Mexico City : Three former Mexican presidents supported the US secret service Central Intelligence Agency (CIA) in its clandestine campaign against Cuban leader Fidel Castro in the 1960s and 1970s, according to a US journalist, reported EFE news agency on Monday.

Former Washington Post reporter Jefferson Morley said he will publish his investigative book based on declassified US documents that show Mexico provided assistance to the failed "Bay of Pigs" invasion in April 1961 aimed at toppling Castro's government, the news agency quoted the El Universal newspaper as saying.

Morley, the author of Our man in Mexico: Winston Scott and the Hidden History of the CIA, said Adolfo Lopez Mateos, who was Mexico's president from 1958-1964, authorised "under the table" help for the CIA by handling the delivery of 50,000 gallons of fuel for the boats that were used in the abortive invasion.

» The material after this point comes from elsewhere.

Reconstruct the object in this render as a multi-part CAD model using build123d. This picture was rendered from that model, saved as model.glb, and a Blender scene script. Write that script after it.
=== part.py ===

According to Morley, Mateos and also former president Gustavo Diaz Ordaz - in office from 1964-1970, - were spies in the pay of the CIA, and they collaborated during their administrations with the US intelligence agency.

The journalist says when US president John F. Kennedy came to power in 1961, it was the CIA and not the State Department that had an "institutional relationship with Mexico".

The Mexican authorities granted, among other things, "entry permits" to Cuban counter revolutionaries from November 1960 and allowed installation of interception and recording equipment to listen to telephone calls between the Cuban and Soviet embassies in Mexico during those years.

The book revolves around Winston Scott who was the CIA chief in Mexico from 1956 to 1969. Scott was close to Lopez Mateos, Diaz Ordaz and the latter's successor, Luis Echeverria, who governed Mexico from 1970-1976 and prior to that, was the interior minister in the Ordaz cabinet.